É um texto de inexaurível profundidade. que, lido hoje, nos diz algo muito simples e fundamental: a vida eterna para cada um de nós começa aqui e agora, segundo a nossa capacidade de amar e de ser amado, um amor que manifesta a verdade da nossa fé e da nossa esperança.

Depois do anúncio da Encarnação recebido pelo anjo, a quem ela respondera: “Eis-me aqui, sou a escrava do Senhor, cumpra-se em mim a sua Palavra” (cf. Lc 1,38), sem qualquer demora Maria, que já carrega Jesus no seu ventre, vai ao encontro da prima Isabel; ela está animada pelo desejo de estar perto de uma mulher estéril, mas grávida por obra da misericórdia de Deus, para quem nada é impossível (cf. Lc 1,37; Gn 18,14).

O amor da jovem virgem de Nazaré enche de Espírito Santo – isto é, de amor – a idosa Isabel, que reconhece prontamente na fé de Maria a origem de tal circulação de amor: “Bem-aventurada aquela que acreditou que as palavras do Senhor se cumprem!”.

Maria responde a essa aclamação entoando o Magnificat, isto é, lendo no hoje as maravilhas realizadas nela por Deus, as grandes obras de salvação resumidas e recapituladas no fragmento da sua existência; a sua exultação sabe se abrir ao “ainda não” daquela justiça que só será plena no Reino, quando finalmente os famintos serão saciados de bens e os últimos serão os primeiros...

Tudo isso se enraíza em algo muito concreto. Maria reconhece o olhar de amor de Deus sobre ela: “Deus olhou para a humildade, para a pequenez da sua serva”, com aquele amor que pede apenas para ser acolhido. Será que, talvez, não será possível a esse amor chamar todos nós de volta à vida sem fim, transfigurar os nossos corpos de miséria em corpos de glória (cf. Fl 3,21)?

Sim, a fé de Maria e o seu amor, um amor que se deixa agir concretamente pelos outros porque foi concretamente experimentado sobre si mesma, dizem melhor do que muitas palavras a sua capacidade de vida plena, aquela vida que não pode se esgotar aqui na terra. O fato de se tornar carne por parte do amor de Deus e o ingresso de toda carne no espaço de Deus é o que deveríamos lembrar cantando o Magnificat todas as noites.

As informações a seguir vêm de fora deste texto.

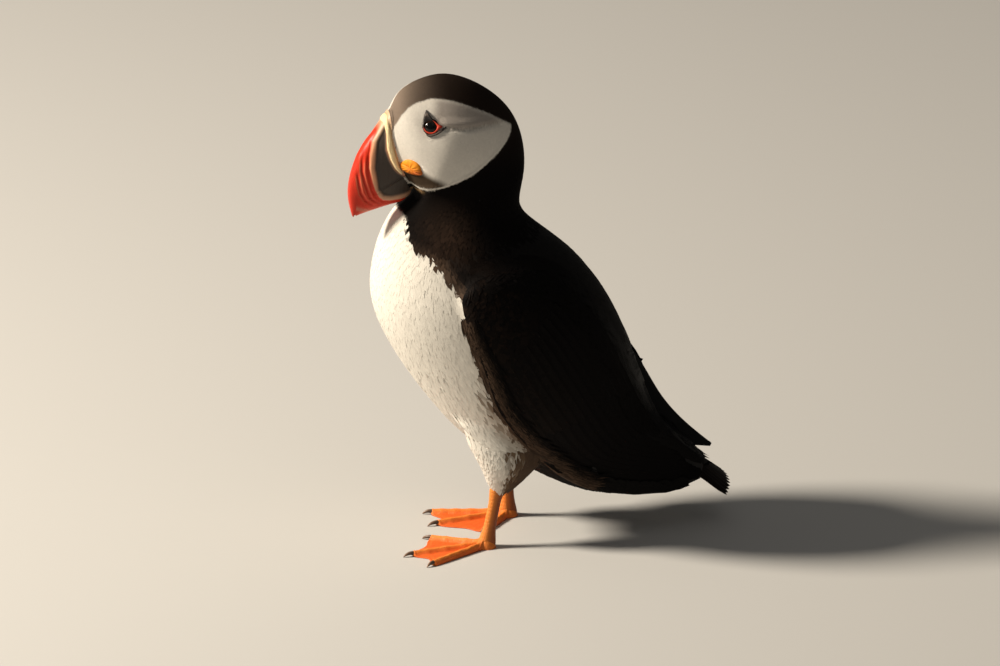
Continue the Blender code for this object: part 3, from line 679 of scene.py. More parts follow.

Deveríamos viver isso e esperar isso todos os dias, para nós e para todos.

Maria, Terra del cielo
Santa Maria
Madre del Signore
la tua fede ci guida.

Volgi lo sguardo
verso i tuoi figli
“Terra del cielo”.

La strada è lunga
e su di noi la notte scende
intercedi presso il Cristo
“Terra del cielo”.

Maria, Terra do céu
Santa Maria
Mãe do Senhor,
a tua fé nos guia.

Volta o olhar
para os teus filhos,
“Terra do céu”.

A estrada é longa,
e sobre nós a noite cai.
Intercede junto de Cristo,
“Terra do céu”.

Tanto para o Oriente quanto para o Ocidente cristão – para além de formulações diferentes – a Dormição-Assunção de Maria é um sinal das “realidades últimas”, daquilo que deve ocorrer em um futuro não tanto cronológico, mas sim de “sentido”, um sinal da plenitude a que anseiam os nossos limites: nela, intuímos a glorificação que espera pelo cosmos inteiro no fim dos tempos, quando “Deus será tudo em todos” (1Cor 12,28) e em tudo.

É a porção de humanidade já redimida, figura daquela “terra prometida” à qual somos chamados, faixa de terra transplantada no céu. Um hino da Igreja Ortodoxa Sérvia canta Maria como “terra do céu”, terra, adamah, da qual nós, assim como ela, somos tirados (cf. Gn 2,7), mas terra redimida, crística, transfigurada graças às energias do Espírito Santo, terra já em Deus para sempre, antecipação do nosso destino comum.